Use of radium isotopes to estimate mixing rates and trace sediment inputs to surface waters in northern Marguerite Bay, Antarctic Peninsula

Abstract In the western Antarctic Peninsula region, micronutrient injection facilitates strong plankton blooms that support productive food webs, unlike large areas of the low-productivity Southern Ocean. We use naturally occurring radioisotopes of radium to constrain rates of chemical fluxes into Ryder Bay (a small coastal embayment in northern Marguerite Bay), and hence to evaluate possible sources of sediment-derived micronutrients and estimate sediment-ocean mixing rates.
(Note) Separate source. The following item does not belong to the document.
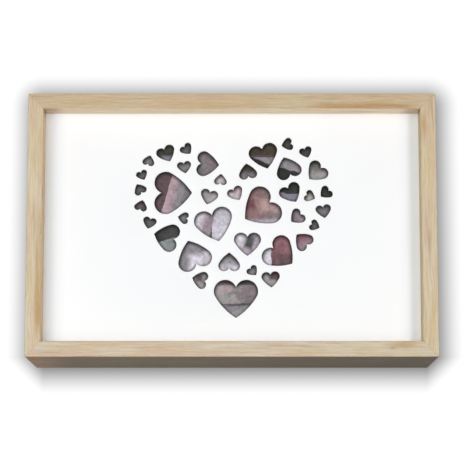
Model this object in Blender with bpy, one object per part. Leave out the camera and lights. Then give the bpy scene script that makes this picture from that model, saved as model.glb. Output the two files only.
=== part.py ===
"""Shallow wooden storage box with a lift-off lid that frames a panel of cut-out hearts.

The box is four mitred boards round a thin floor panel. The lid is a mitred frame of the same
wood, as wide as the box boards, that sits over a tongue round the top of the box. In the lid
a white panel is set well below the face. It is pierced by small hearts that together make one
large heart, and the picture board right behind it, held in the same groove, shows through them.

Metres, +Z up. The origin is on the ground, under the middle of the box. The front, -Y, is the
side that the tip of the large heart points to.
"""

import math

import bmesh
import bpy

# Outside of the box
LENGTH = 0.300
DEPTH = 0.195
BOX_HEIGHT = 0.044

# Boards
BOARD = 0.0115
ARRIS = 0.0006
ARRIS_STEPS = 3
GAP = 0.0003

# Floor panel of the box, held in a groove
FLOOR_THICK = 0.003
FLOOR_RISE = 0.003
GROOVE_DEPTH = 0.005

# Tongue that the lid sits over
TONGUE_HEIGHT = 0.005
TONGUE_THICK = 0.0055

# Down through the lid: heart panel, picture board, and the wood that is left above the tongue
PANEL_RECESS = 0.015
PANEL_THICK = 0.002
PICTURE_THICK = 0.0025
RAIL_BELOW_PICTURE = 0.0112

# Heart pattern: clear panel between the pattern and the nearest rails
PATTERN_MARGIN = 0.0185

# Shape of one heart, as shares of its width: two round lobes, each running on into a side that
# bulges a little on its way to the tip
LOBE_RADIUS = 0.26
LOBE_OFFSET = 0.5 - LOBE_RADIUS
SIDE_RADIUS = 1.4
TIP_DROP = 0.61

# The pattern as drawn, in millimetres from the middle of the panel. Each cutter width has its
# hearts: x and y of the middle between the lobes, and the turn in degrees, anticlockwise, of a
# heart whose tip points to the front. The straight pieces of a curve stay within the flat error.
DRAWN_LENGTH = 147
DRAWN_DEPTH = 135
DRAWN_FLAT_ERROR = 0.08
HEARTS = {
    8.5: [(-67, 40.5, 25), (60, 2, 65), (14.5, -31.5, 40)],
    9: [(-62, 49, 165), (56.5, 24, 65), (-34.5, 7, -100)],
    9.5: [(42.5, 63, -75), (-34.5, 60, 40), (54.5, 58, 20), (-8.5, 34.5, 175),
          (-67.5, 27.5, 210), (-67.5, 15, 165)],
    10: [(70.5, 27, -50), (-60.5, 5, -15)],
    10.5: [(-35.5, 47, 10)],
    11.5: [(67.5, 14, 10)],
    12: [(2, 27, 30), (49.5, 9, -50)],
    13: [(-16.5, 25, -15), (-21.5, -39.5, -105)],
    13.5: [(12, 40, 190), (28.5, -36.5, 5)],
    14: [(-49.5, 57.5, 25)],
    14.5: [(54, -11.5, -135)],
    16: [(-2, -28.5, 180)],
    16.5: [(64.5, 43.5, -45), (42.5, 28, 30)],
    19: [(-21, 48, 85), (42.5, 42, 200)],
    20: [(11.5, -9, 0)],
    21: [(-45, -8, -105)],
    21.5: [(23, 57, 15)],
    25.5: [(32.5, -17, 50), (-27, -24.5, 200)],
    28.5: [(-14, 6.5, 15)],
    30.5: [(25, 17, -55)],
    32: [(-49, 26, 90)],
    32.5: [(3, -47.5, 0)],
}

# Heights and clear sizes that follow
FLOOR_TOP = FLOOR_RISE + FLOOR_THICK
TONGUE_TOP = BOX_HEIGHT + TONGUE_HEIGHT
PICTURE_BOTTOM = TONGUE_TOP + RAIL_BELOW_PICTURE
PICTURE_TOP = PICTURE_BOTTOM + PICTURE_THICK
PANEL_BOTTOM = PICTURE_TOP + GAP
PANEL_TOP = PANEL_BOTTOM + PANEL_THICK
HEIGHT = PANEL_TOP + PANEL_RECESS
INNER_LENGTH = LENGTH - 2 * BOARD
INNER_DEPTH = DEPTH - 2 * BOARD
MITRE_SET_BACK = GAP / math.sqrt(2)
INSERT_OVERLAP = GROOVE_DEPTH - GAP

# The upright corners are cut back to the last arc point before each eased edge turns level
CORNER_EASE = ARRIS * (1 - math.cos(math.pi / 2 * (ARRIS_STEPS - 1) / ARRIS_STEPS))
ROUNDING = 1e-9

# Colours are linear RGB
WOOD = ("pale_wood", (0.60, 0.47, 0.32), 0.55)
WHITE = ("white_panel_paint", (0.90, 0.90, 0.89), 0.45)
PRINT = ("rose_grey_print", (0.27, 0.22, 0.24), 0.40)
PLY = ("floor_plywood", (0.55, 0.42, 0.28), 0.65)


def clear_scene():
    for old in list(bpy.data.objects):
        bpy.data.objects.remove(old, do_unlink=True)


def plain_material(name, colour, roughness):
    material = bpy.data.materials.new(name)
    material.use_nodes = True
    shader = material.node_tree.nodes["Principled BSDF"]
    shader.inputs["Base Color"].default_value = (*colour, 1.0)
    shader.inputs["Roughness"].default_value = roughness
    shader.inputs["Metallic"].default_value = 0.0
    return material


def object_from(bm, name, material):
    """Turn a bmesh into a named object with its faces pointing out."""
    bmesh.ops.recalc_face_normals(bm, faces=bm.faces)
    mesh = bpy.data.meshes.new(name)
    bm.to_mesh(mesh)
    bm.free()
    mesh.materials.append(material)
    piece = bpy.data.objects.new(name, mesh)
    bpy.context.scene.collection.objects.link(piece)
    return piece


def unit(target, start):
    across, up = target[0] - start[0], target[1] - start[1]
    size = math.hypot(across, up)
    return across / size, up / size


def round_corner(before, corner, after, radius):
    """Points of the arc that rounds a square corner of a profile."""
    points = []
    to_before = unit(before, corner)
    to_after = unit(after, corner)
    centre = [corner[i] + radius * (to_before[i] + to_after[i]) for i in (0, 1)]
    for step in range(ARRIS_STEPS + 1):
        angle = math.pi / 2 * step / ARRIS_STEPS
        points.append(tuple(centre[i] - radius * (to_after[i] * math.cos(angle)
                                                  + to_before[i] * math.sin(angle))
                            for i in (0, 1)))
    return points


def eased_profile(corners):
    """Round the corners that are marked as eased. A corner is (depth inwards, height, eased)."""
    points = []
    for i, (across, up, eased) in enumerate(corners):
        if eased:
            before, after = corners[i - 1], corners[(i + 1) % len(corners)]
            points += round_corner(before, (across, up), after, ARRIS)
        else:
            points.append((across, up))
    return points


def groove(top, bottom):
    """Corners of a groove in the inner face that holds what lies between two heights."""
    root = BOARD - GROOVE_DEPTH
    return [(BOARD, top + GAP, False), (root, top + GAP, False),
            (root, bottom - GAP, False), (BOARD, bottom - GAP, False)]


def box_board_profile():
    ledge = BOARD - TONGUE_THICK
    corners = [(0, 0, True), (0, BOX_HEIGHT, True), (ledge, BOX_HEIGHT, False),
               (ledge, TONGUE_TOP, True), (BOARD, TONGUE_TOP, True)]
    corners += groove(FLOOR_TOP, FLOOR_RISE)
    corners.append((BOARD, 0, True))
    return eased_profile(corners)


def lid_rail_profile():
    seat = BOX_HEIGHT + GAP
    over_tongue = TONGUE_TOP + GAP
    beside_tongue = BOARD - TONGUE_THICK - GAP
    corners = [(0, seat, True), (0, HEIGHT, True), (BOARD, HEIGHT, True)]
    corners += groove(PANEL_TOP, PICTURE_BOTTOM)
    corners += [(BOARD, over_tongue, False), (beside_tongue, over_tongue, False),
                (beside_tongue, seat, False)]
    return eased_profile(corners)


def mitre_end(across, half_length):
    """How far a profile point reaches along the board: to the mitre, or to the eased corner."""
    if across < CORNER_EASE:
        return half_length - 2 * CORNER_EASE + across - MITRE_SET_BACK
    return half_length - across - MITRE_SET_BACK


def mitred_board(name, profile, length, material):
    """A board whose outer face is in the plane y = 0, with its inner face towards +Y."""
    bm = bmesh.new()
    ends = []
    for side in (-1, 1):
        ends.append([bm.verts.new((side * mitre_end(across, length / 2), across, up))
                     for across, up in profile])
    low, high = ends
    count = len(profile)
    for i in range(count):
        j = (i + 1) % count
        bm.faces.new((low[i], low[j], high[j], high[i]))
    eased = [i for i in range(count) if profile[i][0] < CORNER_EASE + ROUNDING]
    for end in ends:
        bm.faces.new([end[i] for i in eased])
        bm.faces.new([end[i % count] for i in range(eased[-1], eased[0] + count + 1)])
    return object_from(bm, name, material)


def four_boards(prefix, suffix, profile, material):
    """The front, right, back and left boards, each turned a quarter from the one before."""
    sides = (("front", LENGTH, DEPTH), ("right", DEPTH, LENGTH),
             ("back", LENGTH, DEPTH), ("left", DEPTH, LENGTH))
    for quarter, (side, length, span) in enumerate(sides):
        board = mitred_board(f"{prefix}_{side}_{suffix}", profile, length, material)
        turn = quarter * math.pi / 2
        board.rotation_euler.z = turn
        board.location = (span / 2 * math.sin(turn), -span / 2 * math.cos(turn), 0)


def drawn_arc(centre, radius, start, end):
    """Points of a clockwise arc of the drawing, without its last point."""
    steps = math.ceil((start - end) / (2 * math.acos(1 - DRAWN_FLAT_ERROR / radius)))
    angles = [start - (start - end) * i / steps for i in range(steps)]
    return [(centre[0] + radius * math.cos(angle), centre[1] + radius * math.sin(angle))
            for angle in angles]


def heart_outline(width):
    """Points round a heart of a drawn width, tip towards -Y, lobes level with y = 0."""
    radius, offset, drop = width * LOBE_RADIUS, width * LOBE_OFFSET, width * TIP_DROP

    # The side arc touches the lobe inside and ends at the tip, which gives its centre
    side_radius = width * SIDE_RADIUS
    to_tip = math.hypot(offset, drop)
    along = ((side_radius - radius) ** 2 - side_radius ** 2 + to_tip ** 2) / (2 * to_tip)
    beside = math.sqrt((side_radius - radius) ** 2 - along ** 2)
    side_x = offset - (along * offset + beside * drop) / to_tip
    side_y = (beside * offset - along * drop) / to_tip

    notch = math.acos(-offset / radius)
    joint = math.atan2(-side_y, offset - side_x)
    tip = math.atan2(-drop - side_y, -side_x)
    right = drawn_arc((offset, 0.0), radius, notch, joint)
    right += drawn_arc((side_x, side_y), side_radius, joint, tip)
    right[0] = (0.0, right[0][1])
    left = [(-x, y) for x, y in reversed(right[1:])]
    return right + [(0.0, -drop)] + left


def placed_hearts():
    """Outlines of all the hearts on the panel, fitted between the rails."""
    clear_length = INNER_LENGTH - 2 * PATTERN_MARGIN
    clear_depth = INNER_DEPTH - 2 * PATTERN_MARGIN
    scale = min(clear_length / DRAWN_LENGTH, clear_depth / DRAWN_DEPTH)
    hearts = []
    for width, places in HEARTS.items():
        outline = heart_outline(width)
        for x, y, turn in places:
            cos, sin = math.cos(math.radians(turn)), math.sin(math.radians(turn))
            hearts.append([(scale * (x + px * cos - py * sin), scale * (y + px * sin + py * cos))
                           for px, py in outline])
    return hearts


def insert_outline():
    """Outline of a plate whose edges sit in the grooves of all four boards."""
    x = INNER_LENGTH / 2 + INSERT_OVERLAP
    y = INNER_DEPTH / 2 + INSERT_OVERLAP
    return [(-x, -y), (x, -y), (x, y), (-x, y)]


def flat_plate(name, outlines, top, thickness, material):
    """A level plate from its outer outline and the outlines of its holes."""
    bm = bmesh.new()
    for outline in outlines:
        verts = [bm.verts.new((x, y, top)) for x, y in outline]
        for i, vert in enumerate(verts):
            bm.edges.new((vert, verts[(i + 1) % len(verts)]))
    bmesh.ops.triangle_fill(bm, use_beauty=True, use_dissolve=False, edges=bm.edges[:])
    lower = bmesh.ops.extrude_face_region(bm, geom=bm.faces[:])["geom"]
    moved = [item for item in lower if isinstance(item, bmesh.types.BMVert)]
    bmesh.ops.translate(bm, verts=moved, vec=(0, 0, -thickness))
    return object_from(bm, name, material)


def build_box(wood, ply):
    four_boards("box", "board", box_board_profile(), wood)
    flat_plate("box_floor_panel", [insert_outline()], FLOOR_TOP, FLOOR_THICK, ply)


def build_lid(wood, white, print_card):
    four_boards("lid", "rail", lid_rail_profile(), wood)
    outlines = [insert_outline()] + placed_hearts()
    flat_plate("heart_panel", outlines, PANEL_TOP, PANEL_THICK, white)
    flat_plate("picture_board", [insert_outline()], PICTURE_TOP, PICTURE_THICK, print_card)


def main():
    clear_scene()
    wood, ply = plain_material(*WOOD), plain_material(*PLY)
    white, print_card = plain_material(*WHITE), plain_material(*PRINT)
    build_box(wood, ply)
    build_lid(wood, white, print_card)


main()
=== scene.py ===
"""Looks of the shallow wooden storage box with its lift-off lid of cut-out hearts.

Eight mitred boards of pale wood, the white heart panel, the picture board under it and the
floor panel inside the box. Metres, +Z up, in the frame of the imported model: the origin is on
the ground under the middle of the box, and the tip of the large heart points to the front, -Y.
"""

import math

import bmesh
import bpy
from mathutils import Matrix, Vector


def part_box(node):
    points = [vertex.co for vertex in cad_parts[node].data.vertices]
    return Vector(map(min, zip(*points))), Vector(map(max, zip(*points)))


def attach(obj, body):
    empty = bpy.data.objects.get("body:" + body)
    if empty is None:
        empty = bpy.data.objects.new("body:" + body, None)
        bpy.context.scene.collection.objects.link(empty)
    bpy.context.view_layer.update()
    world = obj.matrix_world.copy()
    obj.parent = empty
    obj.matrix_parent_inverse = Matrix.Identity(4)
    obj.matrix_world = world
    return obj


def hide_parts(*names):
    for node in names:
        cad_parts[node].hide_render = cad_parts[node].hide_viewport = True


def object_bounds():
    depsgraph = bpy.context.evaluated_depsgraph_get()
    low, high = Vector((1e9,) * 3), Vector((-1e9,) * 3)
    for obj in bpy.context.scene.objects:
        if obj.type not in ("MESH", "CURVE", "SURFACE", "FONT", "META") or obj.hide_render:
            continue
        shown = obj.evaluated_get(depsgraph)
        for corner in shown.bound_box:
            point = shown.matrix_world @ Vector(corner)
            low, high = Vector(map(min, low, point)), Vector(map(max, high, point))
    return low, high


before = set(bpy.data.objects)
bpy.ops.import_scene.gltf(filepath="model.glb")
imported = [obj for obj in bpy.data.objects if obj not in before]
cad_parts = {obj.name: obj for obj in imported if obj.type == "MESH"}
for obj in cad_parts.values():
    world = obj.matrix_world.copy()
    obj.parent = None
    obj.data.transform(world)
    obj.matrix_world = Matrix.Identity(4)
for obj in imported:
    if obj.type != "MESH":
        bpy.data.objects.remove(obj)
cad_low, cad_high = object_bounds()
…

We present the first coupled, short-lived radium isotope (223Ra and 224Ra) measurements from Antarctic waters, both present at very low activities (mean 0.155 and 3.21 dpm m-3, respectively), indicating much lower radium inputs than in other coastal environments. Longer-lived 228Ra activity was also lower than existing nearshore values, but higher than open ocean waters, indicating some degree of coastal radium input on timescales exceeding the week-to-month range reflected by 223Ra and 224Ra. Using a simple diffusion model along a shore to mid-bay transect, effective horizontal eddy diffusivity estimates ranged from 0.22–0.83 m2 s-1 from 223Ra and 224Ra, respectively, much lower than already-low mixing estimates for the Southern Ocean. Significant radium enrichment and much faster mixing (18 m2 s-1) was found near a marine-terminating glacier and consequently any sediment-derived micronutrient inputs in this location are more probably dominated by glacial processes than groundwater, land runoff, or marine sediment sources.